> Records for the task:
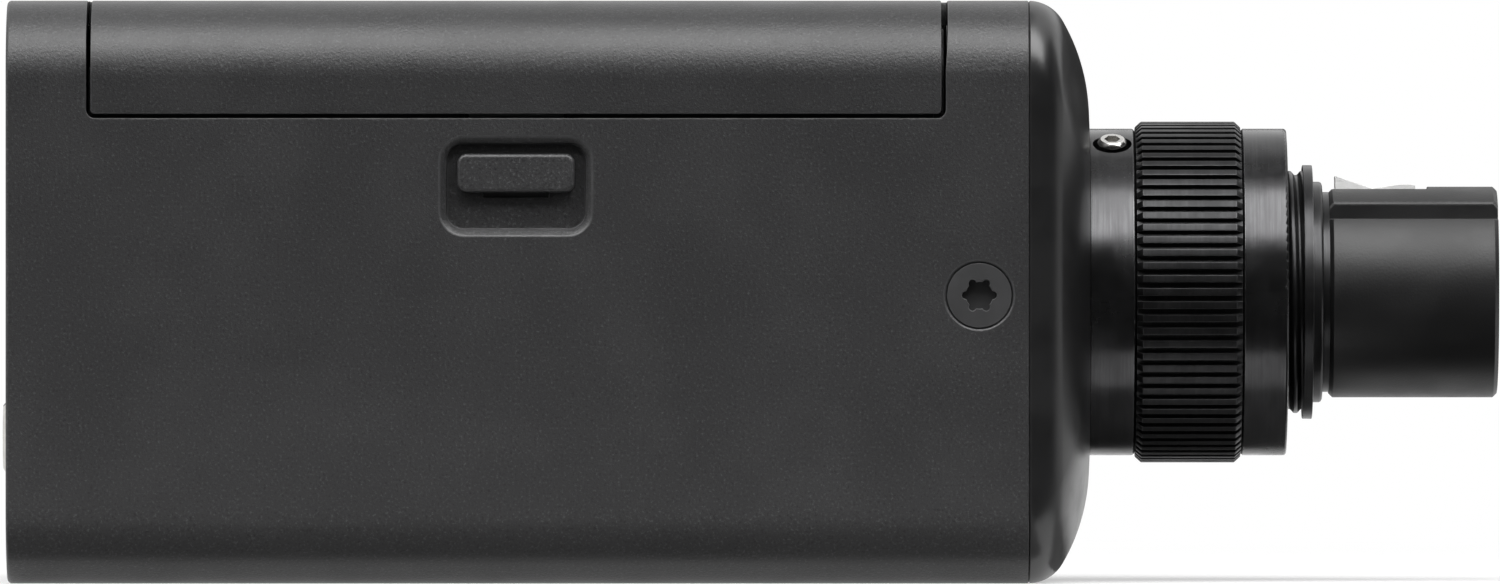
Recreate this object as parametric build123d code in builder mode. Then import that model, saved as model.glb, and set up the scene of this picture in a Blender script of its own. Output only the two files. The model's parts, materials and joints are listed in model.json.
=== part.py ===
"""Plug-on wireless microphone transmitter: case, battery bay, boards, clamping collar and XLR socket.

+X points from the tail to the connector's tip, +Z is up with the battery door on top, and the
case stands on z = 0 with the origin under the middle of its length. Right is -Y, left is +Y.
"""

import os
from math import asin, atan2, cos, degrees, pi, radians, sin

from build123d import *

os.makedirs("parts", exist_ok=True)

RIGHT = -1
LEFT = 1

# ---------------------------------------------------------------- driving dimensions, millimetres
# Case
case_length = 75.7
case_width = 40.0
case_height = 43.2
case_wall = 1.8
case_corner = 5.8
edge_break = 0.3
seam_break = 0.12

# Domed front end
dome_length = 4.66
dome_edge_radius = 3.0
dome_face_radius = 14.2
dome_face_straight = 0.33
dome_plate = 3.1
dome_spigot = 6.0
dome_spigot_wall = 1.6
dome_steps = 14

# Collar and connector, lengths along the axis from the dome's face to the tip
neck_length = 3.39
grip_length = 7.94
lip_length = 3.17
lip_bulge = 0.22
thread_show = 1.22
disc_length = 0.72
step_length = 0.74
groove_length = 0.49
nose_length = 12.58

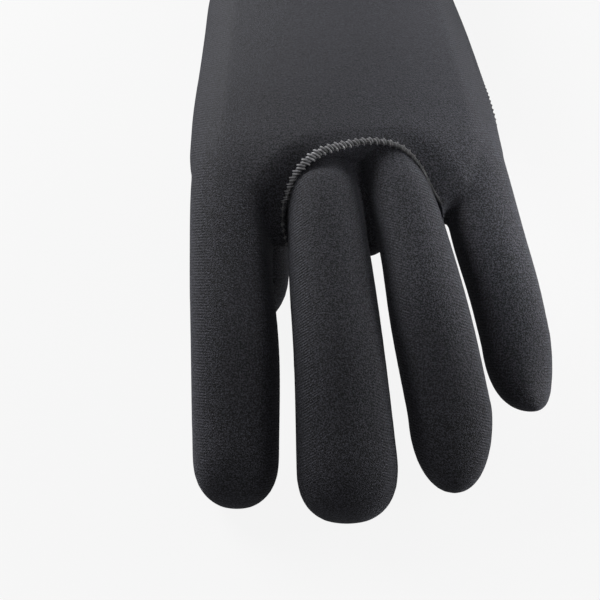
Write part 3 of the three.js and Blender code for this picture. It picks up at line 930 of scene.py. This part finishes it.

> Your task:
Write out the entries in full, exactly as given.

> Response for this exercise:
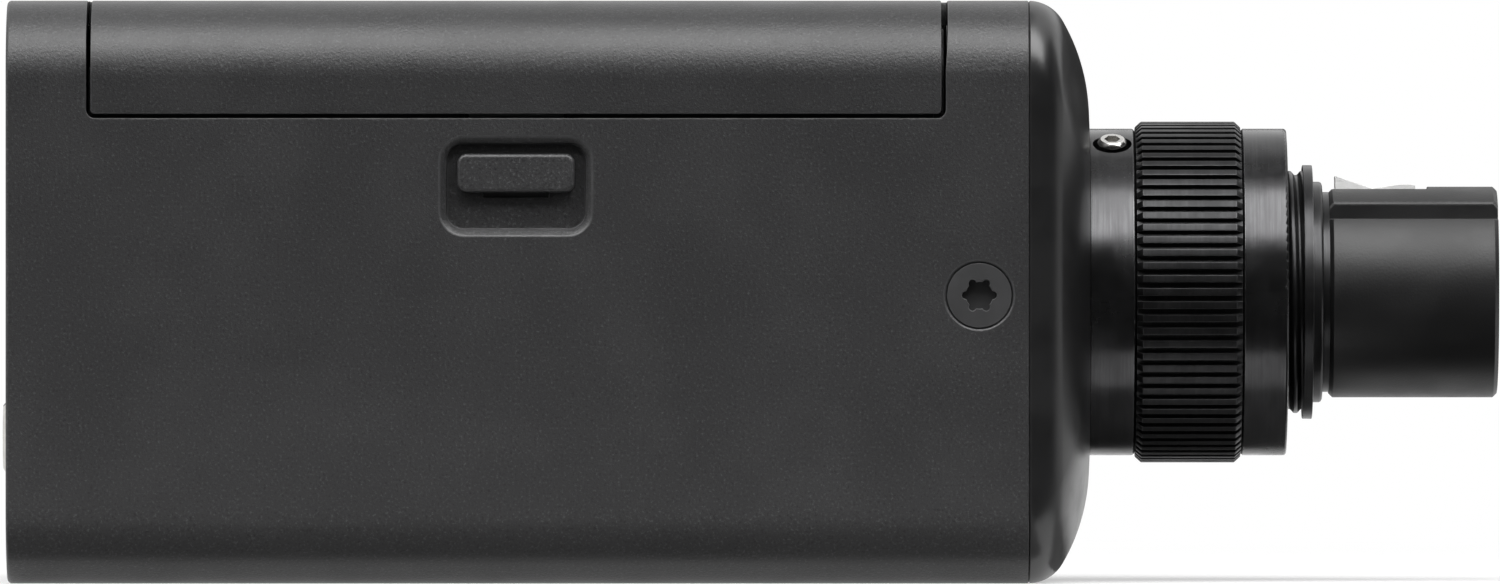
Recreate this object as parametric build123d code in builder mode. Then import that model, saved as model.glb, and set up the scene of this picture in a Blender script of its own. Output only the two files. The model's parts, materials and joints are listed in model.json.
=== part.py ===
"""Plug-on wireless microphone transmitter: case, battery bay, boards, clamping collar and XLR socket.

+X points from the tail to the connector's tip, +Z is up with the battery door on top, and the
case stands on z = 0 with the origin under the middle of its length. Right is -Y, left is +Y.
"""

import os
from math import asin, atan2, cos, degrees, pi, radians, sin

from build123d import *

os.makedirs("parts", exist_ok=True)

RIGHT = -1
LEFT = 1

# ---------------------------------------------------------------- driving dimensions, millimetres
# Case
case_length = 75.7
case_width = 40.0
case_height = 43.2
case_wall = 1.8
case_corner = 5.8
edge_break = 0.3
seam_break = 0.12

# Domed front end
dome_length = 4.66
dome_edge_radius = 3.0
dome_face_radius = 14.2
dome_face_straight = 0.33
dome_plate = 3.1
dome_spigot = 6.0
dome_spigot_wall = 1.6
dome_steps = 14

# Collar and connector, lengths along the axis from the dome's face to the tip
neck_length = 3.39
grip_length = 7.94
lip_length = 3.17
lip_bulge = 0.22
thread_show = 1.22
disc_length = 0.72
step_length = 0.74
groove_length = 0.49
nose_length = 12.58

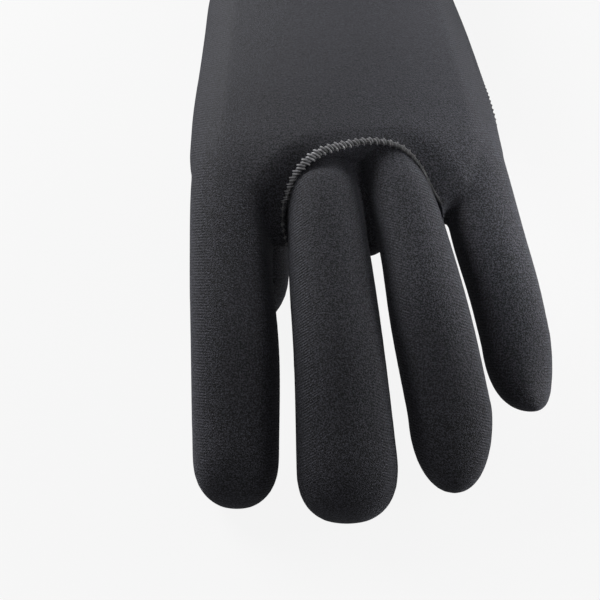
Write part 3 of the three.js and Blender code for this picture. It picks up at line 930 of scene.py. This part finishes it.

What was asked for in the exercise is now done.